Der Gang der Dinge, also das Sein, lehrt uns, dass man nichts mit gutem Gewissen tun soll und stets mit Schlimmerem rechnen muss. Das ist kein Vulgärmarxismus, sondern Realismus, also Pessimismus. Andererseits: Was ist das schon Besonderes, wenn nun auch die Kommunikatoren am eigenen Leibe feststellen, dass Wachstum endlich ist? Warum sollte es uns anders ergehen als den Bergleuten, den Stahlkochern, den Bauern oder jenen, die vor 30 Jahren Drucker gelernt haben, weil das damals als ein sicheres, hoch bezahltes Handwerk galt? Ja, Kohle, Stahl, Weizen und Bücher braucht man heute auch noch. Aber entweder kommt das Zeug aus Angola oder Kirgistan, oder es reichen zwölf Leute aus, um aus dem Manuskript von Martin Walser 50000 Bücher zu machen. Was noch boomt, ist die Branche jener, die anderen erklären, wie sie mit immer weniger Menschen immer noch genug Autos, Nasenhaarschneider oder, meinetwegen, Zeitungen machen können. Doch, das geht. Allerdings nur so lange, bis die Rationalisierer und Unternehmensberater alle Wasserköpfe in tausend Firmen so gezielt aufgestochen haben, dass sie plötzlich selbst auf dem Trockenen sitzen.

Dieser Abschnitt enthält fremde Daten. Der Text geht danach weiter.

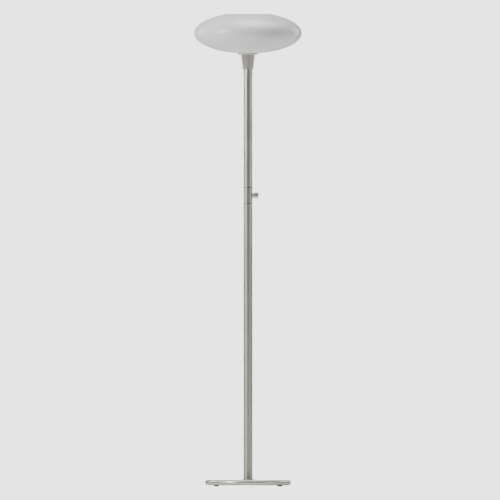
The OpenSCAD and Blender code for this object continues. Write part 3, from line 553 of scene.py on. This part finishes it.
def base_shell(finish):
    """Spun cover: a flat top, a full-round edge rolled in below, and the cord bushing's hole."""
    low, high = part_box("base_cover")
    sheet, steps = 1.5 * MM, 32
    outer, edge = high.x, (high.z - low.z) / 2
    middle, flat = low.z + edge, outer - edge
    plate_gap = 0.4 * MM
    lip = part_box("bottom_plate")[1].x + plate_gap
    bushing_hole, edge_depth = 6.45 * MM, 20 * MM

    def edge_arc(radius, start, end):
        return [Vector((flat + radius * math.cos(t), middle + radius * math.sin(t)))
                for t in (math.radians(start + (end - start) * k / steps) for k in range(steps + 1))]

    outline = [Vector((lip, low.z)), *edge_arc(edge, -90, 90), Vector((NIPPLE_HOLE, high.z)),
               Vector((NIPPLE_HOLE, high.z - sheet)), *edge_arc(edge - sheet, 90, -90),
               Vector((lip, low.z + sheet))]
    piece = make_piece("base_shell", [lathe(outline, FINE)], finish, "lamp", "base_cover")
    bushing_low, bushing_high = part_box("cord_bushing")
    centre = (0, outer, (bushing_low.z + bushing_high.z) / 2)
    drill(piece, "Y", centre, bushing_hole, edge_depth)


def bushing(finish):
    """Moulded bushing: a barb inside the cover, a shank, and a flange that follows the round edge."""
    low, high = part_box("cord_bushing")
    cover_low, cover_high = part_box("base_cover")
    edge = (cover_high.z - cover_low.z) / 2
    flat = cover_high.x - edge
    flange, barb, shank, bore = (high.z - low.z) / 2, 7.2 * MM, 6.4 * MM, 4 * MM
    barb_end = low.y + 1.6 * MM
    centre = (0, 0, (cover_high.z + cover_low.z) / 2)
    back = flat + 5 * MM
    corners = [(bore, low.y, 0.3 * MM), (barb, low.y, 0.3 * MM), (barb, barb_end, 0),
               (shank, barb_end, 0), (shank, back, 0), (flange, back, 0), (flange, high.y, 1.1 * MM),
               (bore, high.y, 0.8 * MM)]
    verts, faces = lathe(rounded(corners, 6), SMALL, "Y", centre)

    def seated(x, y, z):
        """Moves the flange's back onto the round edge."""
        if abs(y - back) > 1e-9:
            return x, y, z
        reach = flat + math.sqrt(edge ** 2 - (z - centre[2]) ** 2)
        return x, math.sqrt(reach ** 2 - x ** 2), z

    shape = [seated(*v) for v in verts], faces
    weigh_normals(make_piece("inlet_bushing", [shape], finish, "lamp", "cord_bushing"))


def rubber_feet(finish):
    """Four moulded feet with a counterbore and a soft lower edge."""
    low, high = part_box("foot_pads")
    foot_r = 9.5 * MM
    angle = math.atan2(high.y - foot_r, high.x - foot_r)
    reach = math.hypot(high.x - foot_r, high.y - foot_r)
    bore, seat, inner = 4.5 * MM, 2.6 * MM, 2.3 * MM
    edge_h, edge_w = 1.0 * MM, 0.9 * MM
    corners = [(inner, high.z, 0), (foot_r, high.z, 0), (foot_r, edge_h, 0.4 * MM),
               (foot_r - edge_w, low.z, 0.3 * MM), (bore, low.z, 0.3 * MM), (bore, seat, 0),
               (inner, seat, 0)]
    outline = rounded(corners)
    turns = (angle, math.pi - angle, math.pi + angle, -angle)
    shapes = [lathe(outline, SMALL, centre=(reach * math.cos(t), reach * math.sin(t), 0))
              for t in turns]
    weigh_normals(make_piece("rubber_feet", shapes, finish, "lamp", "foot_pads"))


def column(finish):
    """The two tubes and the dimmer's housing between them, with softened ends."""
    wall, edge = 1.2 * MM, 0.8 * MM
    for name, node in (("column_lower", "lower_tube"), ("column_housing", "switch_housing"),
                       ("column_upper", "upper_tube")):
        low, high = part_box(node)
        corners = [(high.x - wall, low.z, 0), (high.x, low.z, edge), (high.x, high.z, edge),
                   (high.x - wall, high.z, 0)]
        turned_ring(name, node, corners, finish, MEDIUM)


def collar_neck_and_seat(finish):
    """The collar on the base, the tapered neck and the saucer that carries the glass."""
    low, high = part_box("pole_collar")
    turned_ring("column_collar", "pole_collar", [
        (NIPPLE_HOLE, low.z, 0), (high.x, low.z, 0), (high.x, high.z, 1.5 * MM),
        (NIPPLE_HOLE, high.z, 0)], finish, MEDIUM)

    low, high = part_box("neck")
    bottom, top, wall, floor = 19 * MM, high.x, 1.6 * MM, 3 * MM
    slope = (top - bottom) / (high.z - low.z)
    turned_ring("tapered_neck", "neck", [
        (NIPPLE_HOLE, low.z, 0), (bottom, low.z, 1.6 * MM), (top, high.z, 0.3 * MM),
        (top - wall, high.z, 0), (bottom + slope * floor - wall, low.z + floor, 0),
        (NIPPLE_HOLE, low.z + floor, 0)], finish, MEDIUM)

    low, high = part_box("shade_seat")
    hole, spigot, rim = 20.4 * MM, 23.2 * MM, high.x
    under, taper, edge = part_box("neck")[1].z, 4 * MM, 0.8 * MM
    turned_ring("seat_saucer", "shade_seat", [
        (hole, low.z, 0), (spigot, low.z, 0.3 * MM), (spigot, under, 0),
        (rim - taper, under, 1.2 * MM), (rim, high.z - edge, 0.5 * MM), (rim, high.z, 0.35 * MM),
        (hole, high.z, 0)], finish, FINE)


def clamp_ring(finish):
    """Moulded ring that clamps the glass: a flange, and a hub with twelve notches to grip."""
    low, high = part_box("shade_ring")
    bore, hub, floor = 20.05 * MM, 24 * MM, 23.1 * MM
    ledge, near = low.z + 3 * MM, 0.01 * MM
    notches, half_width = 12, math.asin(1.2 * MM / hub)
    step, side, between = 2 * math.pi / notches, 0.0006, 8
    offsets = [-half_width - side, -half_width, 0, half_width, half_width + side]
    offsets += [half_width + side + (step - 2 * (half_width + side)) * k / between
                for k in range(1, between)]
    angles = [step * n + offset for n in range(notches) for offset in offsets]

    def notched(r, h, a):
        inside = abs((a + step / 2) % step - step / 2) < half_width + side / 2
        return min(r, floor) if inside and h > ledge - near and r < hub + near else r

    corners = [(bore, low.z, 0.3 * MM), (high.x, low.z, 0.3 * MM), (high.x, ledge, 0.4 * MM),
               (hub, ledge, 0), (hub, high.z, 0.5 * MM), (bore, high.z, 0.3 * MM)]
    shape = sweep(rounded(corners), angles, notched)
    weigh_normals(make_piece("clamp_ring", [shape], finish, "lamp", "shade_ring"))


def shade(finish):
    """Blown shade: two ellipses, a ground foot with a hole, and a rounded rim round the mouth."""
    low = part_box("glass_shade")[0]
    a, height, wall, soft = 190.5 * MM, 139.7 * MM, 3.5 * MM, 0.4 * MM
    mouth, foot, ring, hole = 72 * MM, 36 * MM, 29 * MM, 21.5 * MM
    rim = mouth + wall / 2
    foot_share = math.sqrt(1 - (foot / a) ** 2)
    rim_share = math.sqrt(1 - (rim / a) ** 2)
    b = height / (foot_share + rim_share)
    middle = low.z + b * foot_share
    inner_a, inner_b = a - wall, b - wall
    floor = middle - inner_b * math.sqrt(1 - (ring / inner_a) ** 2)
    top = middle + b * rim_share
    under = middle + inner_b * math.sqrt(1 - (rim / inner_a) ** 2)
    bead = (top - under) / 2
    steps, rim_steps = 110, 16
    outside = ellipse_arc(a, b, middle, -math.acos(foot / a), math.acos(rim / a), steps)
    inside = ellipse_arc(inner_a, inner_b, middle,
                         math.acos(rim / inner_a), -math.acos(ring / inner_a), steps)
    round_rim = [Vector((rim + bead * math.cos(t), (top + under) / 2 + bead * math.sin(t)))
                 for t in (math.radians(90 + 180 * k / rim_steps) for k in range(1, rim_steps))]
    outline = [Vector((hole + soft, low.z)), *outside, *round_rim, *inside,
               Vector((hole + soft, floor)), Vector((hole, floor - soft)), Vector((hole, low.z + soft))]
    make_piece("opal_shade", [lathe(outline, FINE)], finish, "lamp", "glass_shade", sharp=40)


def bulb(finish):
    """Pear-shaped bulb: a straight neck, a drawn-in shoulder and a round crown, blown to a thin wall."""
    low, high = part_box("bulb_envelope")
    crown, neck, wall = high.x, 11.4 * MM, 0.8 * MM
    joint = math.radians(18)                    # where the shoulder meets the round crown
    shoulder_pull, neck_pull = 24 * MM, 20 * MM
    shoulder_steps, crown_steps = 28, 36
    middle = high.z - crown
    cap_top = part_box("bulb_cap")[1].z

    def half_outline(inset):
        r = crown - inset
        shoulder = Vector((r * math.cos(joint), middle - r * math.sin(joint)))
        tangent = Vector((math.sin(joint), math.cos(joint))) * shoulder_pull
        control = [Vector((neck - inset, cap_top)), Vector((neck - inset, cap_top + neck_pull)),
                   shoulder - tangent, shoulder]
        points = [Vector((neck - inset, low.z))]
        for k in range(shoulder_steps):
            t = k / shoulder_steps
            weights = ((1 - t) ** 3, 3 * t * (1 - t) ** 2, 3 * t * t * (1 - t), t ** 3)
            points.append(sum((w * p for w, p in zip(weights, control)), Vector((0, 0))))
        for k in range(crown_steps + 1):
            t = -joint + (math.pi / 2 + joint) * k / crown_steps
            points.append(Vector((max(r * math.cos(t), 0), middle + r * math.sin(t))))
        return points

    outline = half_outline(0) + half_outline(wall)[::-1]
    make_piece("bulb_glass", [lathe(outline, SMALL)], finish, "lamp", "bulb_envelope")


def saddle_washer(finish):
    """Round washer whose back follows the column."""
    low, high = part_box("dimmer_saddle_washer")
    outer, bore = (high.y - low.y) / 2, 4.8 * MM
    centre = (0, 0, (high.z + low.z) / 2)
    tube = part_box("switch_housing")[1].x
    back = low.x - 1 * MM                       # where the back is drawn before it is fitted
    corners = [(bore, back, 0), (outer, back, 0), (outer, high.x, 0.5 * MM),
               (bore, high.x, 0.2 * MM)]
    verts, faces = lathe(rounded(corners), SMALL, "X", centre)
    fitted = [(math.sqrt(tube ** 2 - y ** 2) if x < low.x else x, y, z) for x, y, z in verts]
    weigh_normals(make_piece("knob_washer", [(fitted, faces)], finish, "lamp",
                             "dimmer_saddle_washer"))


def knob(finish):
    """Turned knob with softened edges, a recess over the nut, and its set screw's hole."""
    low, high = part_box("dimmer_knob")
    radius = (high.y - low.y) / 2
    centre = (0, 0, (high.z + low.z) / 2)
    recess, depth, bore = 8.8 * MM, 3.2 * MM, 3.05 * MM
    bore_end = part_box("dimmer_shaft")[1].x + 0.3 * MM
    corners = [(recess, low.x, 0.25 * MM), (radius, low.x, 0.35 * MM), (radius, high.x, 0.9 * MM),
               (0, high.x, 0), (0, bore_end, 0), (bore, bore_end, 0), (bore, low.x + depth, 0),
               (recess, low.x + depth, 0)]
    shape = lathe(rounded(corners, 6), SMALL, "X", centre)
    piece = make_piece("knob", [shape], finish, "knob", "dimmer_knob")
    screw_low, screw_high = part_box("knob_set_screw")
    hole_r, past_bore = 1.65 * MM, 0.6 * MM
    drill(piece, "Z", ((screw_low.x + screw_high.x) / 2, 0, centre[2] - radius), hole_r,
          2 * (radius - bore + past_bore))
    weigh_normals(piece)


def soften(node, width):
    """Bevels a CAD node's sharp edges a little."""
    modifier = nodes[node].modifiers.new("soften", "BEVEL")
    modifier.width = width
    modifier.segments = 2
    modifier.limit_method = "ANGLE"
    modifier.angle_limit = math.radians(50)
    modifier.harden_normals = True


# ---- Putting it together ----

def finish_cad_nodes(spun, knob_nickel):
    """Gives every CAD node the finish of its record slot."""
    finishes = {
        "satin_nickel": spun,
        "opal_glass": opal_glass(),
        "cast_iron": cast_iron(),
        "black_steel": powder_coat(),
        "zinc_steel": zinc_plate(),
        "brass": turned_brass(),
        "black_rubber": rubber(),
        "black_nylon": moulded("black_nylon", (0.028, 0.028, 0.030), (0.05, 0.05, 0.052), 0.5, 0.03),
        "white_nylon": moulded("white_nylon", (0.80, 0.79, 0.75), (0.74, 0.73, 0.68), 0.5, 0.03),
        "black_phenolic": moulded("black_phenolic", (0.022, 0.020, 0.019), (0.04, 0.034, 0.03), 0.3),
        "porcelain": porcelain(),
        "grey_silicone": silicone(),
        "aluminium": stamped_metal("aluminium", (0.76, 0.77, 0.78), (0.68, 0.69, 0.70), 0.33),
        "brown_laminate": moulded("brown_laminate", (0.30, 0.16, 0.07), (0.20, 0.10, 0.045),
                                  0.45, 0.03),
        "enamelled_copper": stamped_metal("enamelled_copper", (0.60, 0.28, 0.12),
                                          (0.45, 0.18, 0.07), 0.25),
        "frosted_glass": frosted_bulb(),
        "clear_glass": clear_glass(),
        "black_glass": moulded("black_glass", (0.02, 0.02, 0.024), (0.035, 0.035, 0.04), 0.15, 0.004),
        "solder": stamped_metal("solder", (0.58, 0.58, 0.57), (0.46, 0.46, 0.46), 0.45),
        "tungsten": stamped_metal("tungsten", (0.28, 0.28, 0.29), (0.20, 0.20, 0.21), 0.45),
        "black_pvc": moulded("black_pvc", (0.025, 0.025, 0.025), (0.04, 0.04, 0.04), 0.45, 0.01),
        "white_pvc": moulded("white_pvc", (0.80, 0.80, 0.78), (0.72, 0.72, 0.70), 0.45, 0.01),
        "red_pvc": moulded("red_pvc", (0.48, 0.03, 0.025), (0.38, 0.02, 0.02), 0.45, 0.01),
    }
    for node, obj in nodes.items():
        finish = finishes[slot_of[node]]
        if node == "dimmer_knob":
            finish = knob_nickel
        for slot in obj.material_slots:
            slot.material = finish
    return finishes


def main():
    add_camera()
    add_world(backdrop=(3.1, 3.13, 3.16), walls=0.045, ceiling=0.45)
    add_studio()

    knob_low, knob_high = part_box("dimmer_knob")
    knob_axis = (0, 0, (knob_low.z + knob_high.z) / 2)
    spun = satin_nickel("satin_nickel_spun")
    joints = [corner.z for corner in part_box("switch_housing")]
    # the drawn nickel gets painted shade in the grooves at the housing's two joints
    drawn = satin_nickel("satin_nickel_drawn", along=True, grooves=joints)
    knob_nickel = satin_nickel("satin_nickel_knob", "X", knob_axis)
    finishes = finish_cad_nodes(spun, knob_nickel)

    base_shell(spun)
    bushing(finishes["black_nylon"])
    rubber_feet(finishes["black_rubber"])
    column(drawn)
    collar_neck_and_seat(spun)
    shade(finishes["opal_glass"])
    clamp_ring(finishes[slot_of["shade_ring"]])
    bulb(finishes["frosted_glass"])
    saddle_washer(knob_nickel)
    knob(knob_nickel)
    for node, width in (("lampholder_skirt", 0.3 * MM), ("bottom_plate", 0.3 * MM),
                        ("foot_screws", 0.15 * MM)):
        soften(node, width)
    add_floor()


main()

Eine niedliche Vorstellung: McKinsey müsste dann Roland Berger holen und der wiederum...      
 
» Wenn wir statt dieses Textes eine Anzeige gedruckt hätten, wäre es für das große Ganze deutlich zuträglicher gewesen. «        
 
Aber lassen wir das. Nicht lächeln. Es ist sinnlos. Wenn wir statt dieses Textes eine Anzeige gedruckt hätten, wäre es für das große Ganze, das Sein, deutlich zuträglicher gewesen. Wozu also noch teuren Platz mit Artikeln, gar mit düster grauem Geschwätz füllen?
Los, Fabian, schau mer mal, ob irgendwo ein Kind auf den Wellen treibt.